PrOx reactors may be either (1) adiabatic (i.e. where the temperature of the reactor is allowed to rise during oxidation of the CO) or (2) isothermal (i.e. where the temperature the reactor is maintained substantially constant during oxidation of the CO). The adiabatic PrOx process is sometimes effected via a number of sequential stages, which progressively reduce the CO content in stages, and requires careful temperature control, because if the temperature rises too much, the RWGS reaction can occur which counter productively produces more CO. The isothermal process can effect the same CO reduction as the adiabatic process, but in fewer stages and without concern for the RWGS reaction if (1) the reactor temperature can be kept low enough, and (2) O.sub.2 depletion near the end of the reactor can be avoided.
One known isothermal reactor is essentially a catalyzed heat exchanger having a thermally conductive barrier or wall that separates the heat exchanger into (1) a first channel through which the H.sub.2 -rich gas to be decontaminated (i.e. CO removed) passes, and (2) a second channel through which a coolant flows to maintain the temperature of the reactor substantially constant within a defined working range. The barrier wall has a catalyzed first surface confronting the first channel for promoting the CO+O.sub.2 reaction, and an uncatalyzed second surface confronting the second channel for contacting the coolant therein to extract heat from the catalyzed first surface through the barrier. The catalyzed surfaces of adjacent barriers oppose each other, and are closely spaced from each other, so as to define a narrow first channel through which the H.sub.2 -rich gas moves under substantially laminar flow conditions. Unfortunately, under such flow conditions, only the outer layers of the gas stream moving through the first channel contact the catalyst for reacting the CO and O.sub.2 therein. The central layers of the gas stream, midway between the opposed catalyzed surfaces, can actually pass through the first channel unreacted by the catalyst, and hence retain much of their CO and O.sub.2 unreacted. Moreover, hot or cold spots, flow maldistribution, or nonuniformities within the reactor (e.g. non-uniform catalyst loadings), can cause different rates of reaction to occur at different sites within the heat exchanger, which in turn, can cause some of the CO and O.sub.2 in the gas stream not to react.
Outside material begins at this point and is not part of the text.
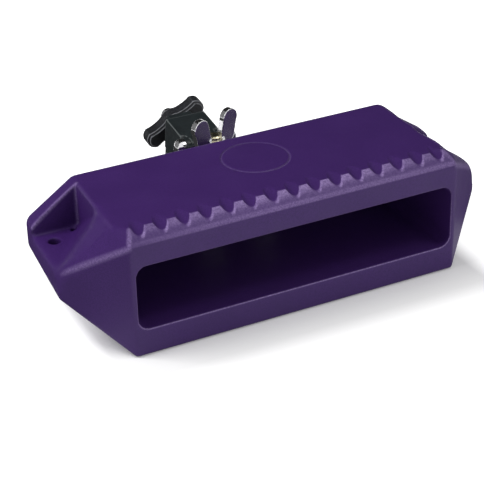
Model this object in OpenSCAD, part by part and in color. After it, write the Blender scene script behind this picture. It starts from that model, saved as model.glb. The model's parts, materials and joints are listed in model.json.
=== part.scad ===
// Hollow moulded percussion block with a bent steel bracket and a two jaw rod clamp on its back.
// The origin is the centre of the flat underside, +X runs along the block and +Y to its back.

/* [Block] */
// Length of the block from ear tip to ear tip
block_length = 247.4; // [238:0.2:270]
// Length of each ear, from the end of the front face to the tip
ear_length = 28.7; // [27:0.1:34]
// Depth of the block from front to back
block_depth = 82; // [78:1:100]
// Height of the block
block_height = 69.4; // [66:0.2:82]
// Height of the front face, where the crest slope starts
face_height = 62.8; // [58:0.2:64]
// Depth of the sloped crest behind the front face
crest_run = 8; // [6:0.5:11]
// Radius of the edges around the underside
base_r = 1.5; // [1:0.1:3]
// Radius of the rear edges
rear_r = 6.5; // [3:0.1:8]
// Radius of the rounded crest edges
crest_r = 1.5; // [0.8:0.1:2.5]

/* [Ears] */
// Radius of the front edges of the ear tips
tip_r = 2.5; // [1.5:0.1:4]
// Distance of the ear tips behind the front face
tip_setback = 25.6; // [22:0.2:30]
// Height of the lower end of the ear tip, at its front
tip_low = 29.3; // [24:0.1:31]
// Height of the upper end of the ear tip, at its front
tip_top = 44.7; // [41:0.1:46]
// Height of the flat pad that holds the ear holes
pad_height = 44.2; // [40:0.2:48]
// Distance of the wall behind the pad from the front face
pad_wall = 68.7; // [66:0.1:74]
// Distance from the front face at which the ramp beside the pad reaches the top
ramp_top = 30.7; // [26:0.1:36]
// Radius of the soft curve between pad and ramp
ramp_foot_r = 8; // [3:0.5:10]
// Diameter of the bolt hole in each ear
bolt_hole_d = 6.8; // [5:0.1:8]
// Distance of the bolt holes from the ear tips
bolt_hole_inset = 11.4; // [10:0.1:13]
// Distance of the bolt holes behind the front face
bolt_hole_setback = 59.1; // [56:0.1:61]
// Diameter of the small locating hole in each ear
pilot_hole_d = 3.4; // [2:0.1:4]
// Distance of the locating holes from the ear tips
pilot_hole_inset = 24.8; // [22:0.1:25]
// Distance of the locating holes behind the front face
pilot_hole_setback = 66; // [60:0.1:66.4]

/* [Slot and notches] */
// Thickness of the walls at the slot's ends, at the front
slot_end_wall = 3; // [2.5:0.5:20]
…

The net effect is that considerable CO and O.sub.2 can pass unreacted through the reactor unless the reactor is made very large.
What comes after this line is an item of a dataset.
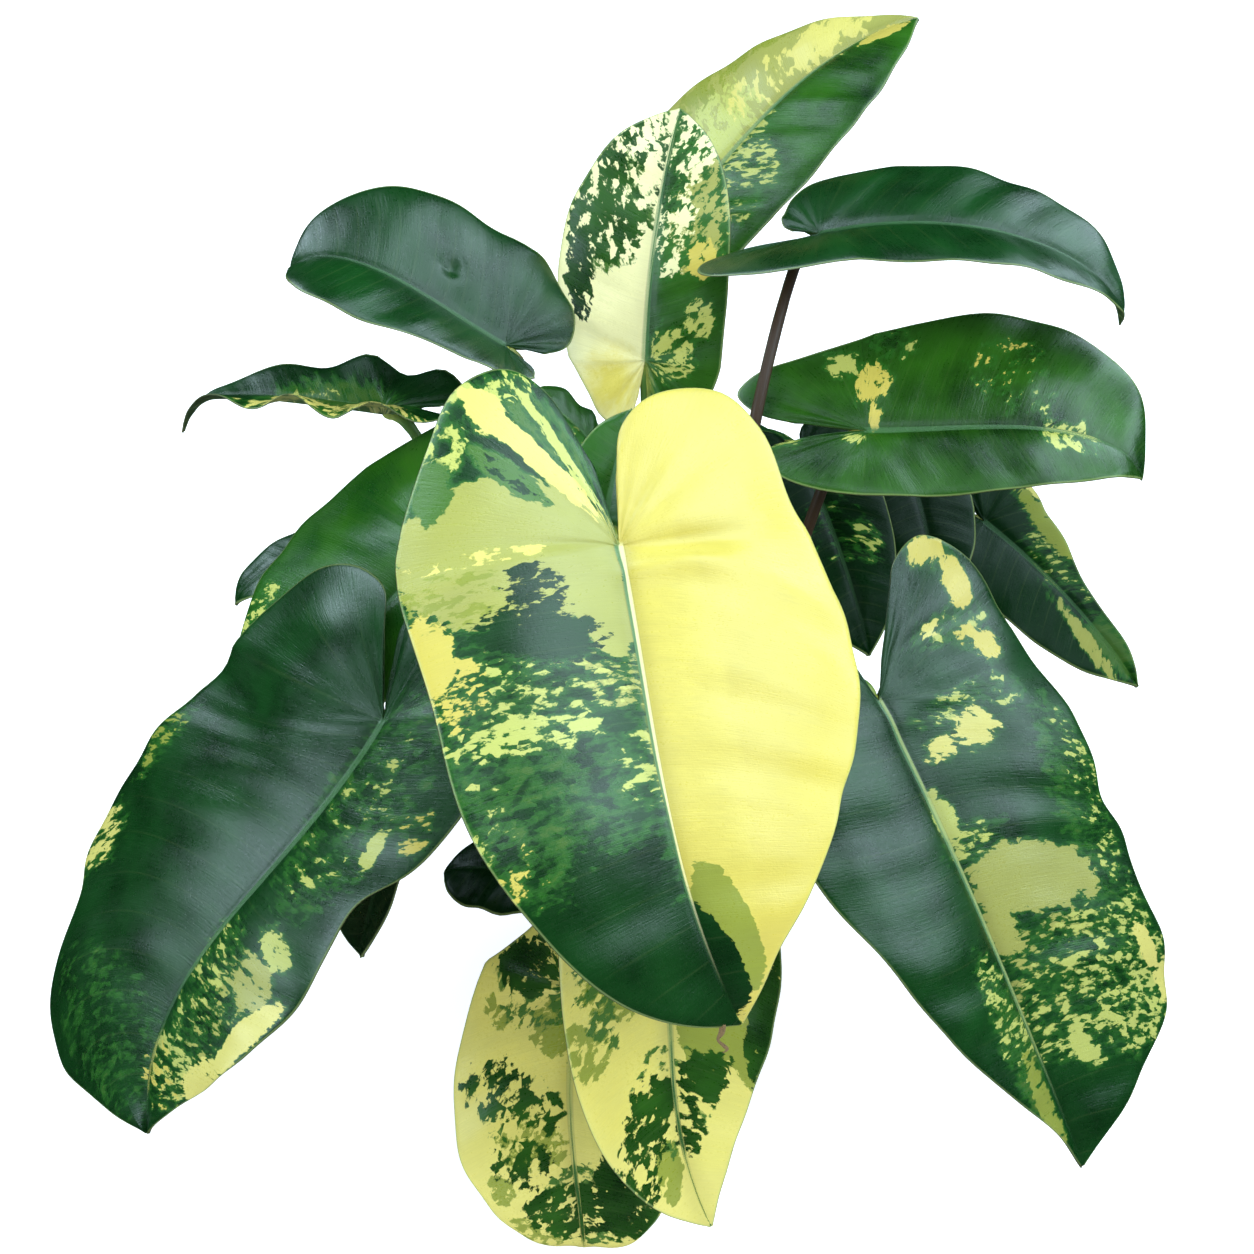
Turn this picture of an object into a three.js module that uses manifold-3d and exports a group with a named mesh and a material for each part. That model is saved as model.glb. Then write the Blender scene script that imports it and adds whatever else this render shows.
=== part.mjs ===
// A variegated heart-leaf philodendron in a plain round nursery pot, in millimetres, Z up.
// The origin is the middle of the pot's flat bottom, and the plant's best side faces -Y.
// Four short stems stand in the soil. Each leaf is a stalk seated in a stem and a thin blade on the stalk.

import * as THREE from 'three';
import { mergeVertices } from 'three/addons/utils/BufferGeometryUtils.js';
import Module from 'manifold-3d';

const wasm = await Module();
wasm.setup();

const GAP = 0.3; // clearance between two pieces that meet
const SOCKET_GAP = 0.5; // clearance round a stalk in its socket
const SEAT_GAP = 0.4; // clearance between a stalk's end and the blade above it

// The pot: a tapered plastic shell with a rolled rim and drain holes in its floor.
const POT = {
  height: 122, baseRadius: 47, rimRadius: 63, wall: 2, floor: 3,
  lipHeight: 13, lipOut: 3, facets: 40, holeRadius: 4.5, holeCircle: 30, holes: 6,
};

// The soil fills the pot to a little under the rim, and its top is uneven.
const SOIL = { below: 12, dome: 5, bumps: 1.6, rings: 4, sectors: 24 };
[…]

The present invention overcomes the aforesaid problem by providing an efficient, multi-stage reactor that periodically homogenizes the gas being treated en route through the reactor so as to substantially uniformly distribute the CO and O.sub.2 in the gas between different reaction stages of the reactor. The outer layers of the gas stream contacting the catalyst downstream of homogenization are hence enriched with CO and O.sub.2 for more effective reaction on the downstream catalyst. Moreover, by introducing some of the air into the gas stream at the homogenization site, it is possible to reduce the excess O.sub.2 needed for the reaction as well as reduce the incidence of the RWGS reaction near the end of the reactor.